Quel fond peut-on faire, après cela, sur les anecdotes auxquelles le chanoine de Zurich se plaît à rattacher les origines de l'affranchissement des confédérés ? Elles n'ont d'autre intérêt que de montrer comment s'introduisaient peu à peu les ornements légendaires, brodés sur le thème de ces violences imputées, par la tradition vague dont Justinger s'est fait l'organe, aux officiers des Habsbourg et de l'Autriche. On trouve ces mêmes anecdotes textuellement reproduites peu de temps après (1487) par un auteur qui les emprunte à Hemmerlin, en sorte que cette répétition ne leur confère aucun nouveau degré de credibilité 13. Il n'est, du reste, pas difficile de comprendre qu'en voyant des châteaux détruits, sans qu'on sût d'où venait leur ruine, on ait cherché la cause de celle-ci dans ces soulèvements et ces vengeances populaires qui, depuis le milieu du quatorzième siècle, en avaient fait disparaître plusieurs sur le sol suisse, et que, de leur destruction, on ait conclu à la révolte contre les tyrans qui les avaient habités ".

L'idée vaguement répandue des excès commis dans les Waldstätten par des baillis autrichiens, et la vue de décombres entassées à Lowerz et à Sarnen devaient suggérer des rapprochements de ce genre. C'est un des éléments que la tradition a conservés, de même qu'elle a retenu le nom de Landenberg, qui est celui d'une hauteur voisine de ce der

nier bourg sur laquelle on croit retrouver les restes d'un ancien édifice, mais qui, ayant été aussi porté par une famille noble dévouée à l'Autriche, et dont l'un des membres avait été dans le quatorzième siècle bailli de Glaris, a fait prendre le nom d'un lieu pour un nom d'homme 15. > En revanche, on ne retrouve pas dans la légende, sous sa forme la plus généralement reçue, l'anecdote des frères qui tirent vengeance du déshonneur fait à leur famille. Si l'imagination pouvait donc, au milieu du quinzième siècle, introduire à son gré des incidents de fantaisie dans le tissu des faits auxquels l'opinion commençait à rattacher l'origine de la Confédération, c'est qu'aucune narration consacrée, orale ou écrite, n'avait encore acquis dans ce domaine un droit de bourgeoisie incontesté.

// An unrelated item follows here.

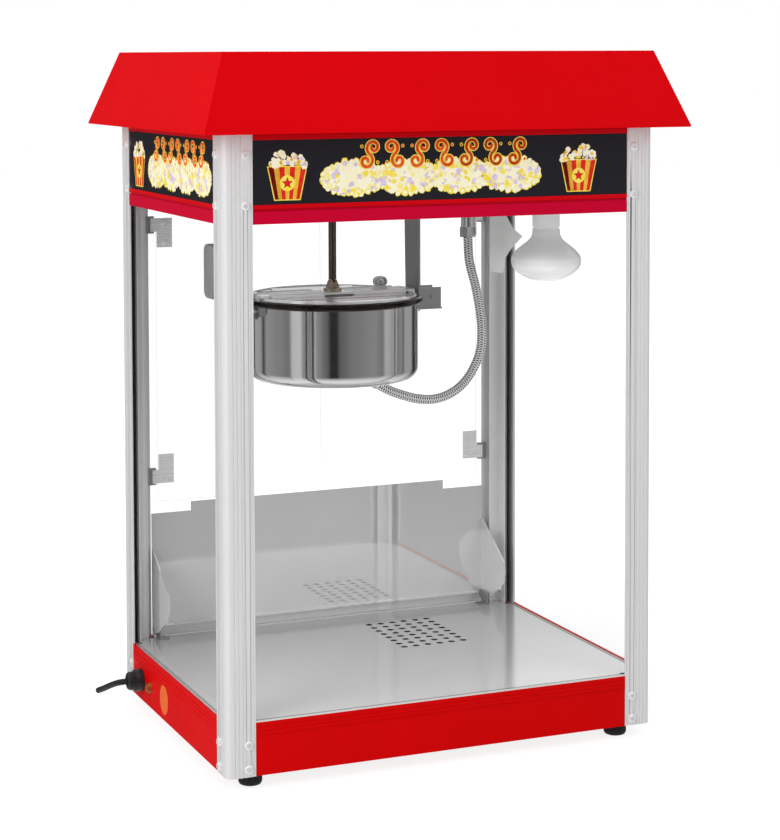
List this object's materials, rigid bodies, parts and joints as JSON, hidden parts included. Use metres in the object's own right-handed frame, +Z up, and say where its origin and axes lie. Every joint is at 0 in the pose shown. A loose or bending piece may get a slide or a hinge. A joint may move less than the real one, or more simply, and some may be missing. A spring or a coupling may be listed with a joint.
{
  "type": "countertop popcorn machine",
  "caption": "Countertop popcorn machine: glazed cabinet with hipped roof, corner posts, tilting kettle with half lids, stirrer drive, lamp, rear doors, tilting flap and crumb drawer.",
  "frame": {"origin": "on the supporting surface, under the middle of the four corner posts and of the roof", "axes": "+Z up, -Y towards the front glass, +Y towards the operator's doors, +X to the right seen from the front"},
  "size_m": [0.5601, 0.432, 0.765],
  "materials": {
    "red_paint": "gloss powder coat",
    "aluminium": "satin anodised",
    "stainless": "brushed",
    "polished": "polished",
    "zinc": "zinc plated",
    "rubber": "matt",
    "glass": "clear",
    "acrylic": "clear",
    "black_plastic": "matt",
    "grey_plastic": "satin",
    "sign": "printed gloss",
    "frosted": "frosted",
    "brass": "machined",
    "label": "printed",
    "dark_rim": "gloss"
  },
  "bodies": {
    "cabinet": {"base_front_rail": "red_paint", "base_left_rail": "red_paint", "base_pan": "zinc", "base_rear_rail": "red_paint", "base_right_rail": "red_paint", "ceiling_plate": "zinc", "conduit_gland": "polished", "cord_gland": "black_plastic", "earth_stud": "brass", "fascia_front": "red_paint", "fascia_rear": "red_paint", "fascia_sides": "red_paint", "glass_front": "glass", "glass_gaskets": "rubber", "glass_sides": "glass", "heater_conduit": "polished", "kettle_hangers": "stainless", "lamp_bracket": "stainless", "lamp_bulb": "frosted", "lamp_socket": "grey_plastic", "popcorn_floor": "stainless", "post_front_left": "aluminium", "post_front_right": "aluminium", "post_rear_left": "aluminium", "post_rear_right": "aluminium", "post_screws": "polished", "power_cord": "rubber", "rear_pivot_brackets": "zinc", "roof_shell": "red_paint", "rubber_feet": "rubber", "side_label": "label", "sign_panels": "sign", "stirrer_gearmotor": "zinc", "switch_housings": "black_plastic"},
    "left_door": {"left_door_panel": "acrylic", "left_door_plates": "polished", "left_door_handle": "polished"},
    "right_door": {"right_door_panel": "acrylic", "right_door_plates": "polished", "right_door_handle": "polished"},
    "flap": {"rear_flap": "polished"},
    "kettle": {"kettle_shell": "polished", "kettle_pan": "stainless", "kettle_rim": "dark_rim", "lid_bridge": "polished", "kettle_pivot_pins": "polished", "kettle_heater": "zinc", "conduit_connector": "polished", "tilt_lever": "zinc", "tilt_lever_grip": "grey_plastic"},
    "front_lid_body": {"front_lid": "polished"},
    "rear_lid_body": {"rear_lid": "polished", "lid_knob": "polished"},
    "stirrer_body": {"stirrer": "brass"},
    "drive_body": {"drive_shaft": "zinc"},
    "drawer": {"crumb_drawer": "stainless"},
    "rocker_light_body": {"rocker_light": "black_plastic"},
    "rocker_heat_body": {"rocker_heat": "black_plastic"},
    "rocker_stir_body": {"rocker_stir": "black_plastic"}
  },
  "joints": [
    {"name": "left_door_hinge", "type": "hinge", "parent": "cabinet", "child": "left_door", "pos_m": [-0.2135, 0.182, 0.4], "axis": [0, 0, 1], "range_deg": [0, 105]},
    {"name": "right_door_hinge", "type": "hinge", "parent": "cabinet", "child": "right_door", "pos_m": [0.2135, 0.182, 0.4], "axis": [0, 0, -1], "range_deg": [0, 105]},
    {"name": "flap_tilt", "type": "hinge", "parent": "cabinet", "child": "flap", "pos_m": [0, 0.177, 0.08], "axis": [-1, 0, 0], "range_deg": [0, 35]},
    {"name": "kettle_tilt", "type": "hinge", "parent": "cabinet", "child": "kettle", "pos_m": [-0.057, 0, 0.478], "axis": [1, 0, 0], "range_deg": [0, 52], "deforming": ["heater_conduit"]},
    {"name": "front_lid_hinge", "type": "hinge", "parent": "kettle", "child": "front_lid_body", "pos_m": [-0.057, -0.0195, 0.4932], "axis": [-1, 0, 0], "range_deg": [0, 90]},
    {"name": "rear_lid_hinge", "type": "hinge", "parent": "kettle", "child": "rear_lid_body", "pos_m": [-0.057, 0.0195, 0.4932], "axis": [1, 0, 0], "range_deg": [0, 90]},
    {"name": "drive_spin", "type": "hinge", "parent": "cabinet", "child": "drive_body", "pos_m": [-0.057, 0, 0.55], "axis": [0, 0, 1], "continuous": true},
    {"name": "stirrer_spin", "type": "hinge", "parent": "kettle", "child": "stirrer_body", "pos_m": [-0.057, 0, 0.45], "axis": [0, 0, 1], "continuous": true},
    {"name": "drawer_slide", "type": "slide", "parent": "cabinet", "child": "drawer", "axis": [0, 1, 0], "range_m": [0, 0.15]},
    {"name": "rocker_light_tilt", "type": "hinge", "parent": "cabinet", "child": "rocker_light_body", "pos_m": [0.06, 0.184, 0.641], "axis": [1, 0, 0], "range_deg": [0, 20]},
    {"name": "rocker_heat_tilt", "type": "hinge", "parent": "cabinet", "child": "rocker_heat_body", "pos_m": [0.1, 0.184, 0.641], "axis": [1, 0, 0], "range_deg": [0, 20]},
    {"name": "rocker_stir_tilt", "type": "hinge", "parent": "cabinet", "child": "rocker_stir_body", "pos_m": [0.14, 0.184, 0.641], "axis": [1, 0, 0], "range_deg": [0, 20]}
  ],
  "couplings": [
    {"joint": "stirrer_spin", "follows": "drive_spin", "ratio": 1}
  ]
}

La tradition a cependant fait un pas : elle a perdu son caractère confus et indéterminé, pour prendre un corps et une physionomie vivante. Ce n'est plus de droits violés et de mœurs outragées qu'il est vaguement question; la légende est sortie des généralités abstraites, pour toucher terre et s'incarner dans des faits, sinon authentiques et réels, du moins précis. Mais, tout en revêtant une forme concrète et en rattachant à des faits particuliers l'origine de la Confédération, la légende naissante diffère encore complétement (sauf sur un seul point) de la tradition définitive. De même que Justinger, Hemmerlin ne sait rien de la tyrannie du roi Albert, des méfaits de ses baillis, des trois conjurés du Grütli, des aventures de Guillaume Tell. Sa narration a même ceci de singulier, qu'Uri n'y tient aucune place. Schwyz et Unterwalden seuls semblent avoir donné naissance à la Confédération, et le premier de ces petits pays est ici mis à la tête du mouvement, comme s'il avait occupé

d'emblée la position qu'il avait prise en Suisse dans le quinzième siècle, à l'occasion surtout de la guerre contre Zurich.

2. LA LÉGENDE D'URI

Mais Uri va ressaisir son bien d'une manière triomphante, en revendiquant exclusivement, à son tour, la paternité de la Confédération, et en attribuant à l'un des siens. l'honneur de l'avoir fondée. Au moment, en effet, où la tradition nationale fait son apparition dans le monde sous la forme qu'elle a dès lors retenue, on dirait qu'il est sorti du berceau où elle a vu le jour deux jumeaux, qui se distinguent l'un de l'autre par une physionomie différente, peutêtre faudrait-il dire pour plus d'exactitude, deux enfants qui ne sont pas issus de la même mère. Cette double origine et cette double physionomie suffiraient seules pour attester tout ce qu'il y avait encore d'indécis et d'arbitraire dans la création d'une légende qui débutait par un flagrant désaccord. D'un côté, en effet, nous constatons l'existence, vers l'an 1470, d'un chant historique qui rapporte exclusivement au pays d'Uri et à Guillaume Tell la naissance de la Confédération, de l'autre, nous trouvons à la même date une chronique qui, faisant de l'aventure de celui qu'elle nomme ‹ le Thall › un épisode accessoire de l'affranchissement des Waldstätten, attribue l'émancipation nationale à une conjuration formée au sein des trois vallées, sur l'instigation d'un citoyen de Schwyz, pour tirer vengeance des actes de tyrannie commis dans les Etats forestiers, par les Gessler et les Landenberg.